Unisex sizing in branded merch
- Company-wide apparel rollouts. Send a size form with the actual chest and length measurements next to each letter, plus a note that the cut is a unisex fit. People self-select more accurately from centimetres than from an S, M, L guess.
- Event and staff kits with fixed headcounts. You know the names, so you can order to the exact size list and add a small buffer of M, L, and XL for last-minute joiners. Waste drops and nobody is handed the wrong shirt on the morning of the show.
- Open merch stores and swag drops. Publishing one clear chart per product removes the biggest cause of returns. Add the model's height and worn size, since that single line answers more questions than a paragraph of copy.
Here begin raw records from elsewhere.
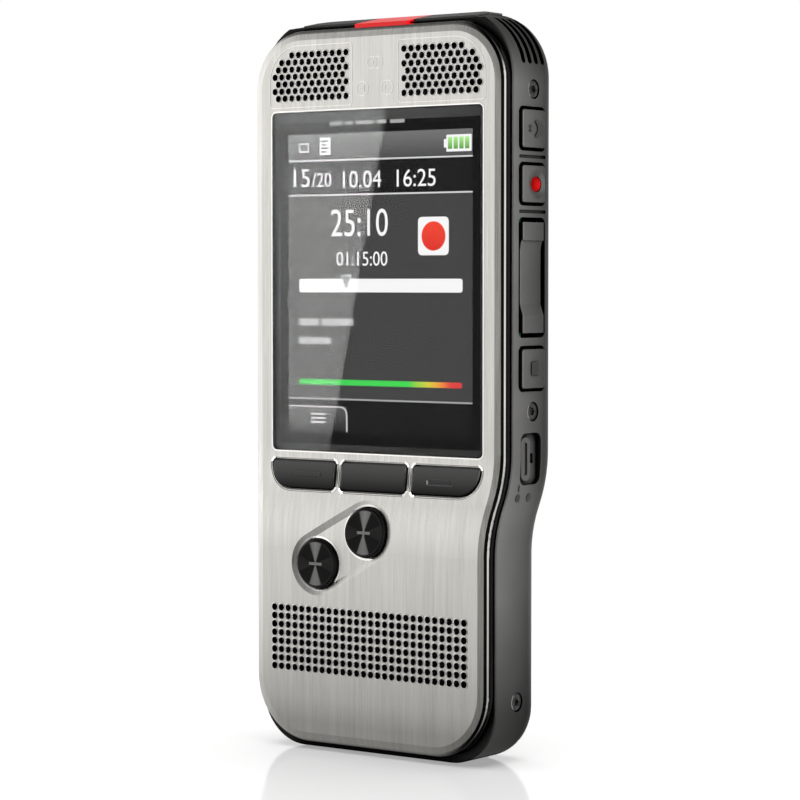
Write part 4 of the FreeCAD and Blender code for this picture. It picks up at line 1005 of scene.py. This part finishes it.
# brightness of the surround, as (degrees round from the front towards the right, level)
AROUND = (
    (-180, 0.16), (-155, 0.09), (-125, 0.04), (-100, 0.16), (-62, 0.172), (-44, 0.158),
    (-28, 0.108), (-4, 0.052), (10, 0.006), (70, 0.006), (75, 1.0), (112, 1.0),
    (119, 0.010), (150, 0.012), (168, 0.10), (180, 0.16),
)
# and as (0 straight down to 1 straight up, level)
UP = (
    (0.0, 0.12), (0.10, 0.30), (0.20, 0.48), (0.27, 0.62), (0.33, 0.78), (0.395, 0.72),
    (0.42, 0.60), (0.442, 0.86), (0.48, 0.93), (0.52, 0.97), (0.545, 1.0), (0.575, 0.98),
    (0.63, 0.92), (0.68, 0.85), (0.80, 0.16), (1.0, 0.03),
)
BRIGHTNESS = 9.6


def world():
    """Studio: a broad soft light on the left, a bright strip on the right, little light between them."""
    studio = bpy.data.worlds.new("studio")
    bpy.context.scene.world = studio
    studio.use_nodes = True
    tree = studio.node_tree
    way = coordinates(tree, "Generated")
    angle = math_node(tree, "ARCTAN2", way["X"], product(tree, way["Y"], -1))
    turn = spread(tree, angle, 0, 1, -math.pi, math.pi)
    around = ramp_of(tree, turn, [(degrees / 360 + 0.5, level) for degrees, level in AROUND])
    height = ramp_of(tree, spread(tree, way["Z"], 0, 1, -1, 1), UP)
    surround = tree.nodes["Background"]
    surround.inputs["Color"].default_value = (1.0, 0.99, 0.97, 1)
    strength = product(tree, product(tree, around, height), BRIGHTNESS)
    tree.links.new(strength, surround.inputs["Strength"])
    # the camera itself sees a plain white room
    white = tree.nodes.new("ShaderNodeBackground")
    white.inputs["Color"].default_value = (1, 1, 1, 1)
    path = tree.nodes.new("ShaderNodeLightPath")
    choice = tree.nodes.new("ShaderNodeMixShader")
    tree.links.new(path.outputs["Is Camera Ray"], choice.inputs[0])
    tree.links.new(surround.outputs[0], choice.inputs[1])
    tree.links.new(white.outputs[0], choice.inputs[2])
    tree.links.new(choice.outputs[0], tree.nodes["World Output"].inputs["Surface"])


def area_lamp(name, size, place, facing, energy, receiver):
    """A lamp at a place, turned towards a point, that lights one object only."""
    data = bpy.data.lights.new(name, "AREA")
    data.shape = "RECTANGLE"
    data.size, data.size_y = size
    data.energy = energy
    lamp = bpy.data.objects.new(name, data)
    lamp.location = place
    lamp.rotation_euler = (Vector(facing) - Vector(place)).to_track_quat("-Z", "Y").to_euler()
    bpy.context.scene.collection.objects.link(lamp)
    lit = bpy.data.collections.new(name + "_receivers")
    lit.objects.link(receiver)
    lamp.light_linking.receiver_collection = lit
    lamp.visible_camera = False
    return lamp


WINDOW_LAMP_AT = (-0.3690, -0.400, 0.1150)
WINDOW_LAMP_TURN = -12.1            # degrees, which slants the edge of its mirror image


def lamps(ground):
    area_lamp("floor_light", (2.8, 2.8), (0, 0, 2.5), (0, 0, 0), 900, ground)
    sheen = area_lamp("floor_sheen", (2.4, 0.9), (-1.79, 2.41, 0.62), (0, 0, 0.3), 9.0, ground)
    sheen.data.diffuse_factor = 0.0
    # soft light that the display window mirrors on its left part
    x, _, z = WINDOW_LAMP_AT
    window = NODES["display_window"]
    mirrored = area_lamp("window_light", (0.140, 0.340), WINDOW_LAMP_AT, (x, 0, z), 5.4, window)
    mirrored.rotation_euler.rotate_axis("Z", math.radians(WINDOW_LAMP_TURN))
    mirrored.data.use_nodes = True
    tree = mirrored.data.node_tree
    geometry = tree.nodes.new("ShaderNodeNewGeometry")
    split = tree.nodes.new("ShaderNodeSeparateXYZ")
    tree.links.new(geometry.outputs["Parametric"], split.inputs["Vector"])
    fade = spread(tree, split.outputs["Y"], 0.18, 1.0, 0.2, 0.8)
    tree.links.new(fade, tree.nodes["Emission"].inputs["Strength"])


place_camera()
ground = floor()
backdrop()
world()
lamps(ground)
bpy.context.scene.view_settings.view_transform = "Standard"
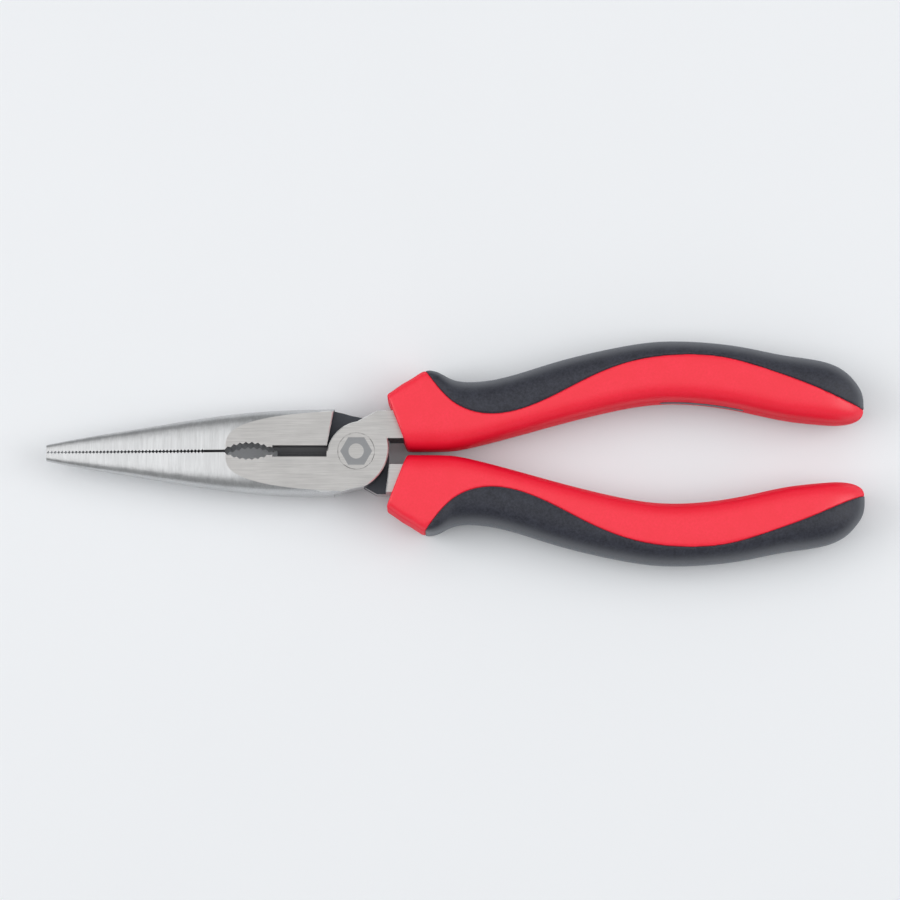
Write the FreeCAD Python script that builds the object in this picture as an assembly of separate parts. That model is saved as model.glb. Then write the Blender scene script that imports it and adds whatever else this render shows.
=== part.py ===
"""Needle nose pliers: two forged halves on a flush rivet, with moulded two-colour grips.

Sizes are in millimetres. The pliers lie flat and closed. X runs along the tool, from the
jaw tips (-X) to the butts of the grips (+X). Y is across it, Z is up out of the front face.
Everything is drawn about the middle of the head's thickness, where the two halves lap, and
is lifted by half that thickness when it is written, so Z = 0 is the rear ground face and
the origin lies on the rivet's axis.

The two halves are the same forging. The rear one is the front one turned half a turn
about X.
"""
import FreeCAD, Part
import math
import os

V = FreeCAD.Vector
X_AXIS = V(1, 0, 0)
ORIGIN = V(0, 0, 0)

# Overall sizes
TIP_X = -77.6
BUTT_X = 127.0
HEAD_THICKNESS = 10.4
FACE_Z = HEAD_THICKNESS / 2
LAP_GAP = 0.04
EDGE_BREAK = 0.25
SKIN_DEGREE = 3
FAR = 200.0

# Nose: half width at stations along X, and a straight taper in thickness
NOSE_STATIONS = [(TIP_X, 2.0), (-64.2, 4.5), (-44.2, 7.75), (-29.2, 9.8),
                 (-19.2, 10.55), (-10.0, 10.8), (0.0, 10.85)]
NOSE_TIP_HALF_THICKNESS = 1.4
NOSE_THICKNESS_SLOPE = 0.0844
NOSE_SQUARENESS = 3.7
NOSE_END_X = -2.6

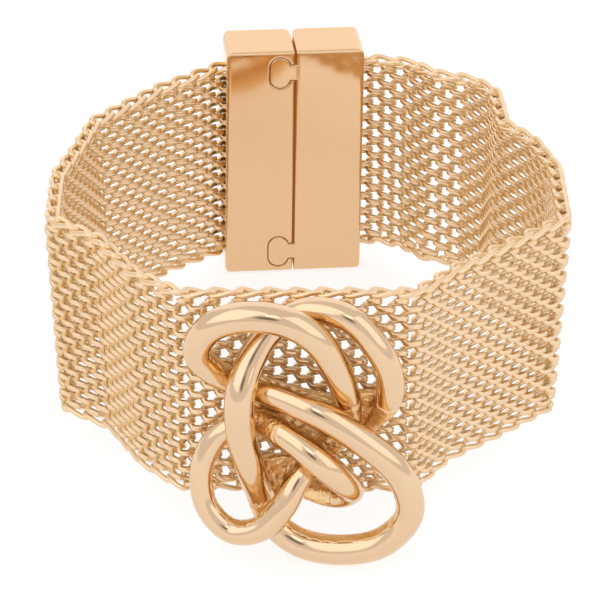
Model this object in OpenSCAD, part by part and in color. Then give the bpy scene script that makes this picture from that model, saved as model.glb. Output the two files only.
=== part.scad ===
// Magnetic bracelet: a wide woven metal band, folded into flats round the wrist, with a two-part
// box clasp at the back and a cast knot of round rod on the front.
// Millimetres, +Z up. The bracelet stands on its edge, as it rests on a table: on the feet of the
// clasp at the back (+Y) and on the lowest loop of the knot at the front (-Y).
// The origin is the middle of the footprint, at table height.

/* [Band] */
// Width of the woven band, from its lower edge to its upper edge
band_width = 24.4; // [22:0.2:26]
// Thickness of the weave
band_thick = 1.5; // [1.2:0.1:1.6]
// Round taken off each long edge of the band
band_edge = 0.4; // [0.2:0.05:0.5]
// How far the knot lifts the front of the band, in degrees
front_rise = 4.5; // [3:0.1:6]
// How far the band leans sideways on its feet, in degrees
side_rise = 1.2; // [0:0.1:2]
// Height of the middle of the band above the table
band_mid_height = 17.56; // [17.56:0.01:18.5]

/* [Clasp] */
// Width of the closed clasp, both halves together
clasp_width = 16.7; // [15.5:0.1:18]
// Depth of the clasp, from the wrist side to the outside
clasp_depth = 7.0; // [6.3:0.1:7.5]
// Height of the clasp
clasp_height = 29.9; // [29:0.1:32]
// Turn of the clasp in plan, in degrees
clasp_turn = 6; // [4:0.5:8]
// How far the top of the clasp leans outwards, in degrees
clasp_lean = 3.8; // [0:0.1:4.5]
// Gap between the two halves
seam_gap = 0.2; // [0.1:0.02:0.3]
// Round on the upright edges of the outside
clasp_round = 1.3; // [0.6:0.1:1.5]
// Round on the outer edges of the seam, which makes a notch
clasp_notch = 1.6; // [0.8:0.1:1.8]
// Round on the four corners, seen from the wrist
clasp_corner = 0.9; // [0.4:0.1:1.2]
// Round on the other edges
clasp_soft = 0.45; // [0.3:0.05:0.7]
// Round on the edges of the seam, on the wrist side
seam_soft = 0.3; // [0.1:0.05:0.4]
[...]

Unisex sizing is one measurement-based size scale, from XS to 4XL, that every wearer picks from.
5 tips to elevate your Unisex sizing strategy
| Tip | Steps |
|---|---|
| Publish centimetres | Put half-chest and body length next to every letter, since letters alone mean nothing across brands. |
| Run XS to 4XL | Order the full scale so smaller and larger colleagues are never left with a poor option. |
| Collect real sizes | Use a short form before ordering instead of applying a generic size curve to your headcount. |
| Order a buffer | Add 5 to 10 percent extra in M, L, and XL for new joiners and swaps. |
| Check shrinkage | Ask whether the fabric is pre-shrunk, and wash-test one sample before a large run. |
Key Terminologies
Frequently Asked Questions
How is unisex sizing different from men's sizing?
Many blanks base the unisex scale on a men's block, so the letters look familiar. The difference is that the chart is published as neutral measurements for everyone, and the steps between sizes are set to serve a mixed group rather than one body type.
Should women order a smaller size in unisex?
Often yes, by one size, and sometimes two. The reliable method is to skip the letter and compare the half-chest measurement on the chart against a shirt that already fits well.
Why does a medium fit differently from brand to brand?
There is no legal standard for apparel sizes. Each brand grades from its own base block and works to its own tolerance, so an M can vary by several centimetres. Always compare the measurement table, not the label.
What size range should a unisex chart cover?
XS to 4XL is the working minimum for company merch. A narrow range forces people at either end of the scale into a garment that does not fit, which is the fastest way to make merch go unworn.
How do I collect sizes for a team order?
Share the product chart with centimetres, ask people to pick from a short form, and set a deadline. Keep sample garments in the office if you can, since trying one on removes almost all guesswork.